▶ [YOUR GOAL]: Reproduce the section of the listing that begins at the line containing "for crystal in" and finishes at the line containing "obj.matrix_world = world". Include both end lines and nothing beyond them.

▶ [SOURCE DATA]:
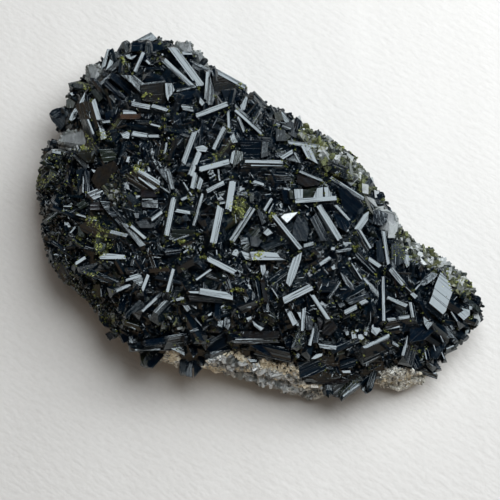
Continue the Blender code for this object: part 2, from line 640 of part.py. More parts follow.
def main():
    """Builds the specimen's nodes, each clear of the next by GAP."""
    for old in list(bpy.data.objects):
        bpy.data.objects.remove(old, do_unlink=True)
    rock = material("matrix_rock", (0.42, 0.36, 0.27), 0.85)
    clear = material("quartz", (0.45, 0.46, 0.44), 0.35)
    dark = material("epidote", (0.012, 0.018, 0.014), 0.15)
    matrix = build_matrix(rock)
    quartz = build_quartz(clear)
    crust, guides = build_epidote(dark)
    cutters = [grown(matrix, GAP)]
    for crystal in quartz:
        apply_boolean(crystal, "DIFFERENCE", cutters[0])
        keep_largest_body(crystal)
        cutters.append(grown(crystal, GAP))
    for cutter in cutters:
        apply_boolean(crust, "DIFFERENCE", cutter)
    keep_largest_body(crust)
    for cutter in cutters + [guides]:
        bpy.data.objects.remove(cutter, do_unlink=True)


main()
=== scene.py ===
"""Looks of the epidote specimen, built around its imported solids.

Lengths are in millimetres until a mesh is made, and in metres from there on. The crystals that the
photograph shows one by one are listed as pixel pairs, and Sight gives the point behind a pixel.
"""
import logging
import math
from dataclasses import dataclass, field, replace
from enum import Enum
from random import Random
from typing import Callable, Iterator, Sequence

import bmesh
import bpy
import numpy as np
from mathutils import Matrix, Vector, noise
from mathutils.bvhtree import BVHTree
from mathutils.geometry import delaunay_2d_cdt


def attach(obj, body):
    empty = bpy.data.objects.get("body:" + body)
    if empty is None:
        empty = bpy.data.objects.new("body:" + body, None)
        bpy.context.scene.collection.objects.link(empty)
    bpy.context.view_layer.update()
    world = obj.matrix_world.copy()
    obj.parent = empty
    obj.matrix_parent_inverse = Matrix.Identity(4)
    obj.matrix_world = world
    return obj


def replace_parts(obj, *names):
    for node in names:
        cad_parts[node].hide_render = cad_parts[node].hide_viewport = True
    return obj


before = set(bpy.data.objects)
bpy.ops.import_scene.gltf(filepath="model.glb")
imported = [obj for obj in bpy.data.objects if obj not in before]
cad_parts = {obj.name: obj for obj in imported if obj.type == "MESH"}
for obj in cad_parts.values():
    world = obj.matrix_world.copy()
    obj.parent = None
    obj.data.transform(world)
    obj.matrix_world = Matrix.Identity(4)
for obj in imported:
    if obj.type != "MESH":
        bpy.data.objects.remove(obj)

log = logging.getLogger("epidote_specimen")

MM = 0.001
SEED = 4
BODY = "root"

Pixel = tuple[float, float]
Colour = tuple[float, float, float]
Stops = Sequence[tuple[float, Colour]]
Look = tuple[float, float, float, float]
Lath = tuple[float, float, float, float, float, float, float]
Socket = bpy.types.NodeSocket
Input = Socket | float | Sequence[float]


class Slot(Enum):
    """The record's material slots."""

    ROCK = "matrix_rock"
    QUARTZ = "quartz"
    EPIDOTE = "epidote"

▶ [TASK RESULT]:
    for crystal in quartz:
        apply_boolean(crystal, "DIFFERENCE", cutters[0])
        keep_largest_body(crystal)
        cutters.append(grown(crystal, GAP))
    for cutter in cutters:
        apply_boolean(crust, "DIFFERENCE", cutter)
    keep_largest_body(crust)
    for cutter in cutters + [guides]:
        bpy.data.objects.remove(cutter, do_unlink=True)


main()
=== scene.py ===
"""Looks of the epidote specimen, built around its imported solids.

Lengths are in millimetres until a mesh is made, and in metres from there on. The crystals that the
photograph shows one by one are listed as pixel pairs, and Sight gives the point behind a pixel.
"""
import logging
import math
from dataclasses import dataclass, field, replace
from enum import Enum
from random import Random
from typing import Callable, Iterator, Sequence

import bmesh
import bpy
import numpy as np
from mathutils import Matrix, Vector, noise
from mathutils.bvhtree import BVHTree
from mathutils.geometry import delaunay_2d_cdt


def attach(obj, body):
    empty = bpy.data.objects.get("body:" + body)
    if empty is None:
        empty = bpy.data.objects.new("body:" + body, None)
        bpy.context.scene.collection.objects.link(empty)
    bpy.context.view_layer.update()
    world = obj.matrix_world.copy()
    obj.parent = empty
    obj.matrix_parent_inverse = Matrix.Identity(4)
    obj.matrix_world = world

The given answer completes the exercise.